Reverse Logistics: Things to Think About for the 2016 Holiday Season

As retailers gear up for the 2016 holiday shopping season, it’s time to elevate reverse logistics to the forefront of holiday season planning and stop viewing it simply as a mere cost center. Better reverse logistics planning brings multiple benefits:

  • Minimizing customer dissatisfaction. One of the most important value propositions reverse logistics offers is a better customer experience and a second chance to make things right for the customer. Helping customers process their unwanted product as quickly and painlessly as possible directs them away from negative experiences and towards positive ones, exponentially increasing the odds they will remain loyal. In my experience, it always helps to think of an unwanted product in a customer’s hands as sour milk: Moving unwanted items quickly out of a customer’s hands quickly before the stench can permeate will help to maintain a positive “freshness” in long-term customer value.
  • Solving returns for the omni-channel customer. The “buy anywhere, return anywhere” mantra of omni-channel retail has introduced many inventory and restocking complexities: Customers often return unwanted gifts to suboptimal locations, moving the product further away from where it needs to be in its journey back through the supply chain and potentially to the next customer. But incentivizing customers (e.g. coupons or preprinted return labels) to return items to optimal locations enables companies to reduce logistics costs and strengthen the likelihood of moving that merchandise closer to a second buyer at the original price. Customers who visit stores to return merchandise also become new opportunities for sales, regardless of what initially brought them in. Smart retailers capitalize on the in-store return as a second chance at a potential sale.
  • Detecting and deterring fraud. Retail fraud, in all its forms, takes a large chunk out of retailers’ revenues every year. (According to key findings in “2015 Consumer Returns in the Retail Industry” from National Retail Federation (NRF) member The Retail Equation, the total amount of fraudulent and “abusive return dollars” was $15.9 billion in the United States and Canada alone.) While it is possible to combat return fraud by making returns more difficult for a customer bearing product in hand, this barrier can come at the expense of the customer experience and cost more in lost future sales than it saves in fraudulent returns. It’s a wise approach to analyze returns data and look for patterns in returns and identifying the few problem customers who regularly defraud the system to curb the problem while protecting returns policies that foster trust and goodwill among honest customers.
  • Aligning the supply chain around a happy customer. Customers return products for three basic reasons: The product failed, it did not meet expectations, or they were unsure of how to set up or use their purchase.Luckily, all these situations have remedies. Products that do not perform well can be evaluated to determine the root cause of failure. If the problem is within the supply chain, it can be corrected; if the product is poorly designed, merchants can replace faulty products with comparable items. If the problem stems from mismatched customer expectations, many companies choose to solve that by developing multiple avenues to educate customers or beef up their product support.
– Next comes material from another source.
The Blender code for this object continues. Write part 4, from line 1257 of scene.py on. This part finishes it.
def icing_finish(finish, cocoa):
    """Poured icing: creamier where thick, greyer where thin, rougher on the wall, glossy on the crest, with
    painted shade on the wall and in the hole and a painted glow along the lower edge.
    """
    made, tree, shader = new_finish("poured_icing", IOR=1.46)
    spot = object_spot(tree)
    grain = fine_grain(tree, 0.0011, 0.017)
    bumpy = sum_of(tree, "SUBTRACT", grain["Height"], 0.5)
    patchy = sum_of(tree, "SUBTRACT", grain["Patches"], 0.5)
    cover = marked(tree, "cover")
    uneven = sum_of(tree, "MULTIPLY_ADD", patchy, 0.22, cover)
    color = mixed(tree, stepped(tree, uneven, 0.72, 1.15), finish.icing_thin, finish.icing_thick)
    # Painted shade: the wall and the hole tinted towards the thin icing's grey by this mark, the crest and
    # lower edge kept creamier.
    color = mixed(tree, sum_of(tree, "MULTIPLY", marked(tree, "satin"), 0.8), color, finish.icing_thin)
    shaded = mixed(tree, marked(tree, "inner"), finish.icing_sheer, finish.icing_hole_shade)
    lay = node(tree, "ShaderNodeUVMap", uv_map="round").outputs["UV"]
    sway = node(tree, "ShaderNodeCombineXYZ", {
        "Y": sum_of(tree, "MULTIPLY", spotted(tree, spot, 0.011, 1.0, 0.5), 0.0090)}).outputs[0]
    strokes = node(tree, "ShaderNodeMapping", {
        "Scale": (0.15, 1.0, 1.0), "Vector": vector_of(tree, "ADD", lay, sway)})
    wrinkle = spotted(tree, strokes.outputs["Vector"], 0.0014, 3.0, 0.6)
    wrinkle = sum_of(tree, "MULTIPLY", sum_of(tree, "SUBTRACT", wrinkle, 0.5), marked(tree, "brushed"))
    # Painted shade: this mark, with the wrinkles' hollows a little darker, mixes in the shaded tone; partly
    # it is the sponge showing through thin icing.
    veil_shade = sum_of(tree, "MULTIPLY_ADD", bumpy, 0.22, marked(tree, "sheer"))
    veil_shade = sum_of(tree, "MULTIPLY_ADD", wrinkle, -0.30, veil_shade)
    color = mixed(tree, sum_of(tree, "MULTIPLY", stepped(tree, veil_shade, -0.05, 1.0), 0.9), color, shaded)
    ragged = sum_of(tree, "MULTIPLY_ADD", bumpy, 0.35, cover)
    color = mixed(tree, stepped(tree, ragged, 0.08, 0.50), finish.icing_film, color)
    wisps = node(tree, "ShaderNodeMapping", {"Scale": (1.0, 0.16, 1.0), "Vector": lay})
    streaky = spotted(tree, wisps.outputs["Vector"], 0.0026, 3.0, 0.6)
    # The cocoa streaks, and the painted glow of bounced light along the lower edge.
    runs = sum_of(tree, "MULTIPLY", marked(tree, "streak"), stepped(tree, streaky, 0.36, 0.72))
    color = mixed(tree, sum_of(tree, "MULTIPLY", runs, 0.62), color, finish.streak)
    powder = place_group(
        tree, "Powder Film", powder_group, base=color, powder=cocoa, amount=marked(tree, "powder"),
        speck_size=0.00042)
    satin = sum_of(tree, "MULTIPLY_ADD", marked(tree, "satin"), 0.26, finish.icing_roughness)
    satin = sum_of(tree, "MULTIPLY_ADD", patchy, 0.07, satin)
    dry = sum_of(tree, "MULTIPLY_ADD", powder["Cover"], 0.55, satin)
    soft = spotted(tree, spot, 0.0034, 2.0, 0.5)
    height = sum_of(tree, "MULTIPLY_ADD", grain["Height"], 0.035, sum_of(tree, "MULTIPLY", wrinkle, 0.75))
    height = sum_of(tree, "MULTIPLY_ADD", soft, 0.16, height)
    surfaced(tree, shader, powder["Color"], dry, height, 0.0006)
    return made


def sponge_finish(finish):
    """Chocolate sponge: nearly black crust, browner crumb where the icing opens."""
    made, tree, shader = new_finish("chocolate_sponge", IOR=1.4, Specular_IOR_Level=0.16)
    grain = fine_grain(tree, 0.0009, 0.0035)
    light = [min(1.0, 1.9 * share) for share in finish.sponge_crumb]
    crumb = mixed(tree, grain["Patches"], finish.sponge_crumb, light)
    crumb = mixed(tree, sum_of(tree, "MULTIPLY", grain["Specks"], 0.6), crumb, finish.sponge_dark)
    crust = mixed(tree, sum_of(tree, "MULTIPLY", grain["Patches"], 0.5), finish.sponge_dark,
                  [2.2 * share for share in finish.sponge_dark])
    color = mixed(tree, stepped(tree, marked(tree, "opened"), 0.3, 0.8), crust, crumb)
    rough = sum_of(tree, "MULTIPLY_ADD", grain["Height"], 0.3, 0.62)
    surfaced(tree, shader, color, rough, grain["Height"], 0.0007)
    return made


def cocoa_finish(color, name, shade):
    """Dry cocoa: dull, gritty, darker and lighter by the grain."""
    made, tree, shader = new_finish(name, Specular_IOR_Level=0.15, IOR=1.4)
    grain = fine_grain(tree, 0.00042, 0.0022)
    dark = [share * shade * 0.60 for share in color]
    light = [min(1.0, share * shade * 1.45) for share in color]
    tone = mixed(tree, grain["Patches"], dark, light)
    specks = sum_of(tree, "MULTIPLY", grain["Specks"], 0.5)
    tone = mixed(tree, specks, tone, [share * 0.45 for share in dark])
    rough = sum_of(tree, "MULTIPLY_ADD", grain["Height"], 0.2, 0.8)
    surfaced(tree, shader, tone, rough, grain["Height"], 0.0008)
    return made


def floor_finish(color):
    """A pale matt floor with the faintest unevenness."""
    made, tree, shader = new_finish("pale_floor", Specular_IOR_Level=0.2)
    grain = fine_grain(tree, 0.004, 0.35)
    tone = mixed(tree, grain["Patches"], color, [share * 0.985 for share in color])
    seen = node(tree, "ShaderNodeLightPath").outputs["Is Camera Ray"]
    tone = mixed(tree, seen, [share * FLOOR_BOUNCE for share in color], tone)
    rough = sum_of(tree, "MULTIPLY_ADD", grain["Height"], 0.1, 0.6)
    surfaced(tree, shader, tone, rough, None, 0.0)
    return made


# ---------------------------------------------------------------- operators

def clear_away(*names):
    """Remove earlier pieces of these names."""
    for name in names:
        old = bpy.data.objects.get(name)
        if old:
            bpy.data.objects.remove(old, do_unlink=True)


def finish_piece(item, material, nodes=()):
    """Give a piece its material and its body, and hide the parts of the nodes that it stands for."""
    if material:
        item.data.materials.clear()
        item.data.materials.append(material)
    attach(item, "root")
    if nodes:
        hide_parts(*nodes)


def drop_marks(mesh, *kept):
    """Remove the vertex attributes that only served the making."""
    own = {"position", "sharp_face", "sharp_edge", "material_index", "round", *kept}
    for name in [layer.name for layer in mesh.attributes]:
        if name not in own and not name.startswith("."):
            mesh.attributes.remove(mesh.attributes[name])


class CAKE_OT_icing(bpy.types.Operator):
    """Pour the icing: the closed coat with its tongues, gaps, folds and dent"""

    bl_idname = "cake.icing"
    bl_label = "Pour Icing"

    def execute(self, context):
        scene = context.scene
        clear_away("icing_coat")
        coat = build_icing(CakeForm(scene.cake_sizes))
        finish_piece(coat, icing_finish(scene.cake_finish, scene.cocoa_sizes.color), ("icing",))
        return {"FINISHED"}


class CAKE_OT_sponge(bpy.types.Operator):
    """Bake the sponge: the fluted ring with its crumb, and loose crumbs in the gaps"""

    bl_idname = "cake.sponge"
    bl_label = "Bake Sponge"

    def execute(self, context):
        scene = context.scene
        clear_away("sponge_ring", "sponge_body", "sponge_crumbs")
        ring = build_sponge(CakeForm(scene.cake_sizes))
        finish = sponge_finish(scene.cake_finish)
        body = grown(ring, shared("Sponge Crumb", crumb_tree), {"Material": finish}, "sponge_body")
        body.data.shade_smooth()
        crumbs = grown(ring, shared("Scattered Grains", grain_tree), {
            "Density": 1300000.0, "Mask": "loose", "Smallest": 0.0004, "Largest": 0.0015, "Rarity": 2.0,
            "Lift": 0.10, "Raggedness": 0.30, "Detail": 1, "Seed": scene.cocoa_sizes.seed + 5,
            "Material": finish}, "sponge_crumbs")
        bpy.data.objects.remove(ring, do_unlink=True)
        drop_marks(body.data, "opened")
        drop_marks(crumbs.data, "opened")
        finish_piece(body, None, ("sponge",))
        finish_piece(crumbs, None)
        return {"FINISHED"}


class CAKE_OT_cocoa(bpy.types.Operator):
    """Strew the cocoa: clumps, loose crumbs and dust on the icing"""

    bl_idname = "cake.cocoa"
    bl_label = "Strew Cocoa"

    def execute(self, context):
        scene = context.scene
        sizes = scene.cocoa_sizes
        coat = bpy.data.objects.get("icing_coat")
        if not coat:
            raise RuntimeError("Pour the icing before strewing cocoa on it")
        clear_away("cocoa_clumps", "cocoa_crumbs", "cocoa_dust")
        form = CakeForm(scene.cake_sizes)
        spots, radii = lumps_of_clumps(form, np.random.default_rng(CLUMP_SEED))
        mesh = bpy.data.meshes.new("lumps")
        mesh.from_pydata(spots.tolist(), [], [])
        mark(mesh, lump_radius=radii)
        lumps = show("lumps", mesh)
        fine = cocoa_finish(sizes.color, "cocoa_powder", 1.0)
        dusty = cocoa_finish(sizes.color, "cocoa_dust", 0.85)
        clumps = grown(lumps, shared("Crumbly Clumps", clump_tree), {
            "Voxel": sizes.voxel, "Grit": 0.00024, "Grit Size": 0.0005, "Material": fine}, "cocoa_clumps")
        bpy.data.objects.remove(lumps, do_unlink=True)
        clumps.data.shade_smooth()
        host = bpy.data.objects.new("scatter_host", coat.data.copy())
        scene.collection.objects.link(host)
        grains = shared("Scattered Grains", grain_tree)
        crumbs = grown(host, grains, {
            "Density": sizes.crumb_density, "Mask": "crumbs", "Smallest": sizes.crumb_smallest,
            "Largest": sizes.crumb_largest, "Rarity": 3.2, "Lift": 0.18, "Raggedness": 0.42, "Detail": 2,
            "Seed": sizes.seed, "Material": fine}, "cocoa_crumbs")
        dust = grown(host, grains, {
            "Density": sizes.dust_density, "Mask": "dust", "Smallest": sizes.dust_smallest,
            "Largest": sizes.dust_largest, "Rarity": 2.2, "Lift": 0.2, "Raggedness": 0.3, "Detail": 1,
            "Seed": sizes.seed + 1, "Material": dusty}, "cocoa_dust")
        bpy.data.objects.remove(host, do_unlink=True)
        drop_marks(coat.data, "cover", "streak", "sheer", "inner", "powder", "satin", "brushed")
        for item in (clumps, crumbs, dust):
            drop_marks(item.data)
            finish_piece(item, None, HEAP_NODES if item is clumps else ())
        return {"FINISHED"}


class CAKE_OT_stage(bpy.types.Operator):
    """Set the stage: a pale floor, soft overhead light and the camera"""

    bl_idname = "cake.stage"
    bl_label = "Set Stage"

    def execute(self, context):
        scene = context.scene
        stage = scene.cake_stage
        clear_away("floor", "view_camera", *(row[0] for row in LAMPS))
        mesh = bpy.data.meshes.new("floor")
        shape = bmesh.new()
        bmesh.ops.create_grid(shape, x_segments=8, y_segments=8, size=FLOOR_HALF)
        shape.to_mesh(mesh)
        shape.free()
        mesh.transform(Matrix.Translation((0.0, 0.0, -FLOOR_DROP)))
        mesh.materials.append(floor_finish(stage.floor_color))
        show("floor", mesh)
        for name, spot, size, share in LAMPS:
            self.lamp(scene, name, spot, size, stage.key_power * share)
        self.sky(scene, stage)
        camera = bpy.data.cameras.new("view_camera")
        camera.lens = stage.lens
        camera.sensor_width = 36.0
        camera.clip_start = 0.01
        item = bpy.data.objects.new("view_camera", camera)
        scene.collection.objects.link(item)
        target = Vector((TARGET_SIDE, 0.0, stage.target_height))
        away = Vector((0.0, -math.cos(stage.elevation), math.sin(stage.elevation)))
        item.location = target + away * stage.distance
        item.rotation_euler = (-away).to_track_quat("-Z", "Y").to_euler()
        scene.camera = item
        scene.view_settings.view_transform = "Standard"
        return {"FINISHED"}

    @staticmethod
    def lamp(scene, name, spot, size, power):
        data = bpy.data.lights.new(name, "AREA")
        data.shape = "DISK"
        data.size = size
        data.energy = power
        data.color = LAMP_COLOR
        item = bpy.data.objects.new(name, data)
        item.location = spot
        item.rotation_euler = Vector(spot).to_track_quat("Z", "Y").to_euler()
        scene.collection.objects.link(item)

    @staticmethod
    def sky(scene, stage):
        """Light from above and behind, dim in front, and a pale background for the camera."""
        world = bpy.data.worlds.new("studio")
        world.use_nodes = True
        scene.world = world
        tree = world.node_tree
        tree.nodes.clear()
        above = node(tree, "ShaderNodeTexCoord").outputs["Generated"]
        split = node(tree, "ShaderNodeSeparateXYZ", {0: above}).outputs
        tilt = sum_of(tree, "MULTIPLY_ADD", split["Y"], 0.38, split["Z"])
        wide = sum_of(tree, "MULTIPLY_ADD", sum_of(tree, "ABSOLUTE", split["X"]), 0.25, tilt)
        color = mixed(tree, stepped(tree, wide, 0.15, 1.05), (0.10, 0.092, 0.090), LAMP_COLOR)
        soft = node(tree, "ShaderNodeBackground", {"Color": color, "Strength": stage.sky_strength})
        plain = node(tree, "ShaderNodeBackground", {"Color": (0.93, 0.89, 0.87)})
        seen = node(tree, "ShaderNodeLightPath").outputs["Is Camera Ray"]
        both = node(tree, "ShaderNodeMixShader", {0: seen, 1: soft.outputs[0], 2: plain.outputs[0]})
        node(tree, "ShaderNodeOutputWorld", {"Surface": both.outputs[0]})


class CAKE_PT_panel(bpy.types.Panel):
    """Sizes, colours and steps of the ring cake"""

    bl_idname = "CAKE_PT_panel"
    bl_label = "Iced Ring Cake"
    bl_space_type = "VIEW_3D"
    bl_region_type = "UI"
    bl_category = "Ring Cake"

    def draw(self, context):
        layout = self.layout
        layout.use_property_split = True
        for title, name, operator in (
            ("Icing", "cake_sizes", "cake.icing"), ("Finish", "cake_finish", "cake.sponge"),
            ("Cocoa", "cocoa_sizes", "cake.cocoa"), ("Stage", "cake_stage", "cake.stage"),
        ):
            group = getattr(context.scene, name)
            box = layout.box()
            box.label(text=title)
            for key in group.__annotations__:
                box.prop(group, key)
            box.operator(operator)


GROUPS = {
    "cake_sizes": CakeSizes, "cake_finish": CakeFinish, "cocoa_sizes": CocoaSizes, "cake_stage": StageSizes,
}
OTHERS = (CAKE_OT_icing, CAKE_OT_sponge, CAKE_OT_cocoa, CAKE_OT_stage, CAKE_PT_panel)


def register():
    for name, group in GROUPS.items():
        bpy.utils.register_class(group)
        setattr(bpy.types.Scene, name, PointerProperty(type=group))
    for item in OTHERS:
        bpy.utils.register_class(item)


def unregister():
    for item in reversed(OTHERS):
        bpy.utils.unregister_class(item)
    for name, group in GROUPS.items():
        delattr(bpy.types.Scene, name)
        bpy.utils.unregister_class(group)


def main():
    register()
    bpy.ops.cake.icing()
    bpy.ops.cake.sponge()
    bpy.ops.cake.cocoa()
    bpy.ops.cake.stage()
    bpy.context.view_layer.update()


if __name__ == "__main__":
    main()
Just as smart companies encourage customers to share their complaints so they can learn how to better serve those customers, they also leverage returns data as free market research by mining it for insights into customer preferences and behaviors. The data they gather also provides insights that can positively impact bottom lines through cost savings. Determining the root causes of returns and capturing this data helps reveal and track the exact problem in need of resolution.
  • Saving the earth while cutting costs. Reverse logistics processes, particularly in the fashion or high-tech industries, must maximize speed and agility. Apparel that makes its way back into full-value inventory before it falls out of fashion allows it to steer clear of the clearance rack; cell phones that still have life in them can be repurposed as a refurbished item for a secondary sale.

Companies that are dealing with outdated products are best served by taking a proper and ethical approach to end-of-life product disposition. Without careful planning, a company’s hard-fought reputation and brand can be destroyed if they are not seen as good global citizens. Even if a product’s technology is completely outdated, it is still best to make every attempt at recycling/repurposing product components for the secondary market. Some companies even go so far as to extract high-value and rare earth metals for re-sale instead of disposing them, striving to simultaneously save money and realize sustainability advantages. Reverse logistics will probably never, and should never, replace the forecasting, pricing and selection decisions that drive sales and the forward distribution of products. However, returns have stories to tell, and unwrapping their value can drive industry profitability well beyond this holiday season.


Irv Grossman is executive vice president of the Americas at Chainalytics, where he is responsible for the delivery of strategy, design, and transformational efforts for many of the world’s leading supply chains.